# [Your instructions]
Tally the lines that include the word "bodies" and reply with nothing but the total.

**** Supplied material

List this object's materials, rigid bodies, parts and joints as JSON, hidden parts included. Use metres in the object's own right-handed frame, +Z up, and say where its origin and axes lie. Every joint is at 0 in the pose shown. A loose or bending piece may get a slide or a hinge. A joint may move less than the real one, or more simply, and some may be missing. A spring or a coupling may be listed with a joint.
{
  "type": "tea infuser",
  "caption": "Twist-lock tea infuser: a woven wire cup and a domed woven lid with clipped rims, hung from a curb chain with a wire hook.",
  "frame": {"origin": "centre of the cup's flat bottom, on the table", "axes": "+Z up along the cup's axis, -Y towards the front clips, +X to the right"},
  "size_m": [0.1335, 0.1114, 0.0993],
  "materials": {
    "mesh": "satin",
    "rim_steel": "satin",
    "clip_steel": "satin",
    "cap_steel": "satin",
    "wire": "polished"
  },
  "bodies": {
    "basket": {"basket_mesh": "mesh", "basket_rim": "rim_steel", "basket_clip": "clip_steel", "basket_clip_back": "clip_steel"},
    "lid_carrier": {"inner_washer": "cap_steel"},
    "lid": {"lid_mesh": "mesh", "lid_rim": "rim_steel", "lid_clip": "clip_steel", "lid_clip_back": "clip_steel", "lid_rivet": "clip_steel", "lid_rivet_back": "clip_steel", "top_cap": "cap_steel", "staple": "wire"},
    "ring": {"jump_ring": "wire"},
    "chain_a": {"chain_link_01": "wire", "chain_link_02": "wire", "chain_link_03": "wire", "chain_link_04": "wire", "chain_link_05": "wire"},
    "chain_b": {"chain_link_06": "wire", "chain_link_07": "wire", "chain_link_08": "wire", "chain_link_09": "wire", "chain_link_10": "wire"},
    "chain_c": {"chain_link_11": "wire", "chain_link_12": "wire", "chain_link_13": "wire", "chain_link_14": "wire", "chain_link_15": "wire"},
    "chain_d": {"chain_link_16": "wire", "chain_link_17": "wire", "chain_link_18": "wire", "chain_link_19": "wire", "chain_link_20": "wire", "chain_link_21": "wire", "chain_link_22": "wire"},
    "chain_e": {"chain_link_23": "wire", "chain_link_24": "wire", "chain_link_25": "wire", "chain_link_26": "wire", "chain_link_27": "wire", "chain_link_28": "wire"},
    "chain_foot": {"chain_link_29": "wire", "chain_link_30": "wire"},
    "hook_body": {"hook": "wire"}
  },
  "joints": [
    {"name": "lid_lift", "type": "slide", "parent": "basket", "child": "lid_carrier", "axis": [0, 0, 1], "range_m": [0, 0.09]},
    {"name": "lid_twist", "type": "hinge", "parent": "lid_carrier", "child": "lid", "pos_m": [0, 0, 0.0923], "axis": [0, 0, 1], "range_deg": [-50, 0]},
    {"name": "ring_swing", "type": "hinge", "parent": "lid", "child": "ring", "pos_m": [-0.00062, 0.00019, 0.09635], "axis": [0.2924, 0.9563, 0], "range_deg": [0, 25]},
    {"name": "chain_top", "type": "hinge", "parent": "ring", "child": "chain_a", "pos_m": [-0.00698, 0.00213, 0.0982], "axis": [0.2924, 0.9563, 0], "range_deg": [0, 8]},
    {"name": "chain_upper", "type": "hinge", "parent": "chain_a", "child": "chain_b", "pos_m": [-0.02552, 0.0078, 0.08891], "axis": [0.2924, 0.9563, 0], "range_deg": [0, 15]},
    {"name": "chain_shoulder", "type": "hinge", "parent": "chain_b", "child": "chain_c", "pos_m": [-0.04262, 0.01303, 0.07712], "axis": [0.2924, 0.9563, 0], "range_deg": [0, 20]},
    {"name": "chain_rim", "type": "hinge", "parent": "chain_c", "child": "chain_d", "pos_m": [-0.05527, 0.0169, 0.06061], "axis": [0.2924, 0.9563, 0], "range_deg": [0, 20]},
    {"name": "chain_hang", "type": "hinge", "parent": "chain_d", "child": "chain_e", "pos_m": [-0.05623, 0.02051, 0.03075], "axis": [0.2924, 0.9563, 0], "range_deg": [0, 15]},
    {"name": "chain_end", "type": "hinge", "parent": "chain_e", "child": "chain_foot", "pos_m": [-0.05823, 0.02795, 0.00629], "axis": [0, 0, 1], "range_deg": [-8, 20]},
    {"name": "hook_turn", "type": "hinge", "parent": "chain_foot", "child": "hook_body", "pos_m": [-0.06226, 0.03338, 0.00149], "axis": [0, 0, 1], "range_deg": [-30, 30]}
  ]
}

********
**** Supplied material

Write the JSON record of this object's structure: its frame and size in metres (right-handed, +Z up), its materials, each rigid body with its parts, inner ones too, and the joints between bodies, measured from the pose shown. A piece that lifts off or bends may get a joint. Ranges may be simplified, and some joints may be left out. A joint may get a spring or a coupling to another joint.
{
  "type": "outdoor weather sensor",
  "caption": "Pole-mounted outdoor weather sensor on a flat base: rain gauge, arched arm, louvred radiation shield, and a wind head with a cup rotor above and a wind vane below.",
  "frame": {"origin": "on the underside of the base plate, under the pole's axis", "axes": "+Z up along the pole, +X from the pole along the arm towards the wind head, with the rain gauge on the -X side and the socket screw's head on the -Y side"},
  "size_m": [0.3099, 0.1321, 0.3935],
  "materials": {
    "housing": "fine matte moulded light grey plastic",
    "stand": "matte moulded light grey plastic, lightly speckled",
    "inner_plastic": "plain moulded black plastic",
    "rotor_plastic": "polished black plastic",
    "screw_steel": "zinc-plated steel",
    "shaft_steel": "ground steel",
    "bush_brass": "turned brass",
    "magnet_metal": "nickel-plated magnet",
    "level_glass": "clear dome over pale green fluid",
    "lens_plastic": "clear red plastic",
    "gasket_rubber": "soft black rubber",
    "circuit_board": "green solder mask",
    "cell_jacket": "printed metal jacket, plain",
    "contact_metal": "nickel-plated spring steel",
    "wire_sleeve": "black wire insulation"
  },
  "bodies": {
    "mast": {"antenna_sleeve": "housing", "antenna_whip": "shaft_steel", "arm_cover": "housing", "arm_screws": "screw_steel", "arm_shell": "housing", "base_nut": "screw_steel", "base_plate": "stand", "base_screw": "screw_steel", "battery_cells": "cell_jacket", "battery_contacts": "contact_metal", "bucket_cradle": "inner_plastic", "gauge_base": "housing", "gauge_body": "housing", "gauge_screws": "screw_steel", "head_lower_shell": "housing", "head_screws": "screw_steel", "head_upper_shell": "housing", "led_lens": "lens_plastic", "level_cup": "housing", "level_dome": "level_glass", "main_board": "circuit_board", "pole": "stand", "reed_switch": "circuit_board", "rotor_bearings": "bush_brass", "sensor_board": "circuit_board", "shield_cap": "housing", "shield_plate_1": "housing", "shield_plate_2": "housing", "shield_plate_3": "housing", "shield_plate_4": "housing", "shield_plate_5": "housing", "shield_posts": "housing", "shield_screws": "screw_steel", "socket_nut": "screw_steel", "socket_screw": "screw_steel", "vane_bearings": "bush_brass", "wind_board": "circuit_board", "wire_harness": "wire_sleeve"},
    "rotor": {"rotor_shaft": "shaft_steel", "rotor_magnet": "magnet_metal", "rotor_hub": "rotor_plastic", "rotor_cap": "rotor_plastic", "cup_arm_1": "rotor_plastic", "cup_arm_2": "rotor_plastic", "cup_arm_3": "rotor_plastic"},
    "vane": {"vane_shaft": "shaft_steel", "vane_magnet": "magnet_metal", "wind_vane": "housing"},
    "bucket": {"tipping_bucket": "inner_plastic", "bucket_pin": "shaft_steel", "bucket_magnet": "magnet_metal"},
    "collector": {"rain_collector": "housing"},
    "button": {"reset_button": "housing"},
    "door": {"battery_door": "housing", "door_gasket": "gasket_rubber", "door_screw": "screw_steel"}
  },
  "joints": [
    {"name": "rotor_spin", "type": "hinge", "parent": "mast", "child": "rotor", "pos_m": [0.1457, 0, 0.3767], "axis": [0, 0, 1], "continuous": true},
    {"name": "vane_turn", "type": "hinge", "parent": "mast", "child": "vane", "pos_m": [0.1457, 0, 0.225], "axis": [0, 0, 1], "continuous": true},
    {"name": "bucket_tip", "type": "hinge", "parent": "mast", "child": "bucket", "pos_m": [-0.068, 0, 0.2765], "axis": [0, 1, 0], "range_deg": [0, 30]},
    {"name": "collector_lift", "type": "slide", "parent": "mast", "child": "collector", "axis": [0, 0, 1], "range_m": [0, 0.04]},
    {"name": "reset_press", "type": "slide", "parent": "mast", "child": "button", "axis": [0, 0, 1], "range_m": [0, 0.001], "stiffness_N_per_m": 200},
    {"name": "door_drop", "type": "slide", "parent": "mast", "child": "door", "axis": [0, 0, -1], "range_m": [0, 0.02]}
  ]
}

********

# [The answer]
4